OpenCAPI Looks to Redefine Server Architecture Beyond PCIe

Major industry vendors announced their support for OpenCAPI, a new standard that provides an open, high-speed pathway for different types of technology – advanced memory, accelerators, networking and storage – to more tightly integrate their functions within servers. The idea is to re-architect servers to remove system bottlenecks, putting the compute power closer to the data -- and to do so with an open (non-Intel) design.

Backers of the newly formed OpenCAPI Consortium include AMD, Dell EMC, Google, Hewlett Packard Enterprise, IBM, Mellanox Technologies, Micron, NVIDIA and Xilinx.

OpenCAPI said its high bandwidth, low latency open interface is capable of 25 Gbps, outperforming the current PCIe specification which offers a maximum data transfer rate of 16 Gbps.

Several companies announced plans to introduce and deploy OpenCAPI enabled products, including:

  • IBM plans to introduce POWER9-based servers that leverage the OpenCAPI specification in the second half of 2017. Additionally, IBM will enable members of OpenPOWER Foundation to introduce OpenCAPI enabled products in the second half 2017.
  • Google and Rackspace’s new server under development, codenamed Zaius and announced at the OpenPOWER Summit in San Jose, will leverage POWER9 processor technology and plans to provide the OpenCAPI interface in its design.
  • Mellanox plans to enable the new specification capabilities in its future products.
  • Xilinx plans to support OpenCAPI enabled FPGAs.


The OpenCAPI consortium said it intends to make the OpenCAPI specification fully available to the public at no charge before the end of the year.

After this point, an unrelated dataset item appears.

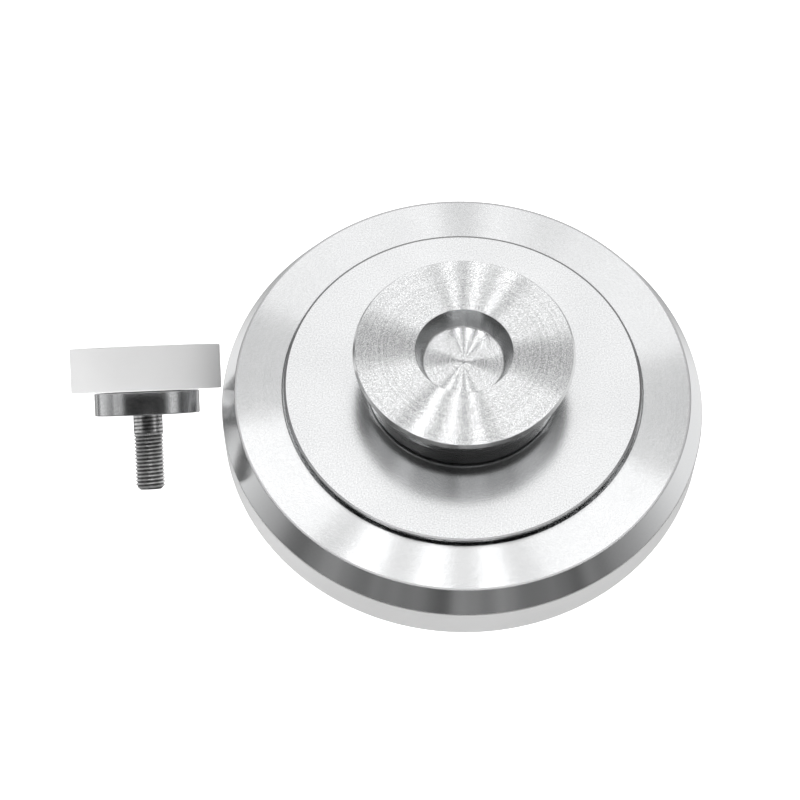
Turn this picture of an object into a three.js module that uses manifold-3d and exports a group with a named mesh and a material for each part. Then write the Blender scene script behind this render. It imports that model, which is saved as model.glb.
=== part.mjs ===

IBM first introduced CAPI technology to the industry in 2014 with our POWER8 processor and made it available to our OpenPOWER partners. Since then, the industry has embraced and validated its potential as a game-changing technology for the most important modern workloads including artificial intelligence, advanced data analytics and deep learning,” said Brad McCredie, IBM Fellow and Vice President of POWER Development. “As a result of this initial success, IBM has decided to double down on our commitment to open standards and enablement of industry innovation by opening up access to our CAPI technology to the entire industry. With the support of our OpenCAPI co-founders, we have created a new OpenCAPI specification that tremendously improves performance over our prior specification and IBM will be among the first to implement it with our POWER9 products expected in 2017.”

http://www.opencapi.org

Monday, September 19, 2016

IDC: Worldwide Server Market Revenue Declines 0.4% in Q2

Vendor revenue in the worldwide server market declined 0.4% year over year to $13.4 billion in the second quarter of 2016 (2Q16), according to the International Data Corporation (IDC) Worldwide Quarterly Server Tracker.

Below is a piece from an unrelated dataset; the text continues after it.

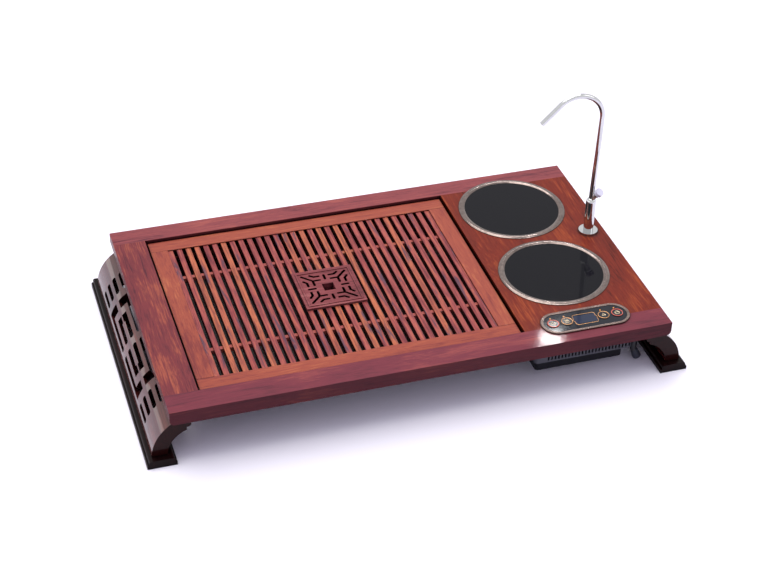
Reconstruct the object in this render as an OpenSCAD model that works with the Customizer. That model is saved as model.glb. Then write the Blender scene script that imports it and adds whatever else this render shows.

IDC attributed the slowing market to a pause in hyperscale datacenter expansion and the continued drag from high-end server sale declines. In addition, the robust enterprise refresh cycle of 2015 will create difficult comparisons in 2016 to the prior year’s quarterly results.

Some highlights:

  • Worldwide server shipments increased 2.6% to 2.4 million units in 2Q16 when compared with the same year-ago period.
  • On a year-over-year basis, volume system revenue increased 5.3% and midrange system demand increased 12.7% in 2Q16 to $10.6 billion and $1.3 billion, respectively. 
  • Hewlett Packard Enterprise (HPE) retained the number 1 spot in the worldwide server market with 25.4% market share in vendor revenue for 2Q16, as revenue decreased 0.3% year over year to $3.4 billion. 
  • HPE's year-over-year growth rate as reported by IDC was impacted by the start of the H3C partnership in China that began in May of 2016; as a result, a portion of HPE-designed servers were rebranded as H3C for the China market. Had these systems been branded as HPE servers, their worldwide server market share would have been 26.6% in vendor revenue for the quarter as revenue increased 4.2% year over year to $3.6 billion. 
  • Dell maintained its number 2 position in the worldwide server market, building on server revenue growth of 10.0% year over year to $2.6 billion, resulting in 19.3% vendor revenue market share in 2Q16. IBM retained the number 3 position with 9.8% share for the quarter as revenue decreased -34.0% year-over-year to $1.3 billion in 2Q16, as both POWER systems and system z mainframes experienced double-digit declines. 
  • Lenovo and Cisco tied for the number 4 position for the second consecutive quarter with 7.2% and 6.4% market shares, respectively. Lenovo earned $969 million in revenues following an increase of 2.1%, while Cisco's revenues declined 0.7% year over year to $860 million.
  • ARM sales have yet to make an impact on the server market.


"The server market is progressing exactly as expected, with close to flat growth in the second quarter, following a difficult first quarter, but growth in volume servers is still healthy, which is a good sign for the market moving forward," said Kuba Stolarski, research director, Computing Platforms at IDC. "As we prepare for the second half of 2016, expect to see market growth led by cloud datacenter buildouts from key hyperscalers. Looking out further, the market will be impacted by digital transformation initiatives, including the Internet of Things and cognitive computing, and by a continuing shift towards software-defined infrastructure."